* To be done:
Copy the records below exactly as they are written.

* Records that describe objects:

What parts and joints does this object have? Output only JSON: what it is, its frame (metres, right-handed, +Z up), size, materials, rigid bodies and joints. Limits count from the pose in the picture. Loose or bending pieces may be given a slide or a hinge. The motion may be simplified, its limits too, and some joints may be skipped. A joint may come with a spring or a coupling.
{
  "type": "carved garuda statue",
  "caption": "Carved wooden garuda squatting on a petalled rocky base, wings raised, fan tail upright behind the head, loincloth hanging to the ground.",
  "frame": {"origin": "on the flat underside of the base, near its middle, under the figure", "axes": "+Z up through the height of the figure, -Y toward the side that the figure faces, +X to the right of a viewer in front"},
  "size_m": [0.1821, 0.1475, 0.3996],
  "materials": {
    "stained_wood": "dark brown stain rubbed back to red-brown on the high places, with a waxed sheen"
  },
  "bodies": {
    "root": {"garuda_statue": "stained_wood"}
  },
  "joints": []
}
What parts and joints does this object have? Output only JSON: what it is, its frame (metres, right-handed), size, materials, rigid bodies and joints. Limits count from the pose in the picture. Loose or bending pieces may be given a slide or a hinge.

* Completed task:
What parts and joints does this object have? Output only JSON: what it is, its frame (metres, right-handed, +Z up), size, materials, rigid bodies and joints. Limits count from the pose in the picture. Loose or bending pieces may be given a slide or a hinge. The motion may be simplified, its limits too, and some joints may be skipped. A joint may come with a spring or a coupling.
{
  "type": "carved garuda statue",
  "caption": "Carved wooden garuda squatting on a petalled rocky base, wings raised, fan tail upright behind the head, loincloth hanging to the ground.",
  "frame": {"origin": "on the flat underside of the base, near its middle, under the figure", "axes": "+Z up through the height of the figure, -Y toward the side that the figure faces, +X to the right of a viewer in front"},
  "size_m": [0.1821, 0.1475, 0.3996],
  "materials": {
    "stained_wood": "dark brown stain rubbed back to red-brown on the high places, with a waxed sheen"
  },
  "bodies": {
    "root": {"garuda_statue": "stained_wood"}
  },
  "joints": []
}
What parts and joints does this object have? Output only JSON: what it is, its frame (metres, right-handed), size, materials, rigid bodies and joints. Limits count from the pose in the picture. Loose or bending pieces may be given a slide or a hinge.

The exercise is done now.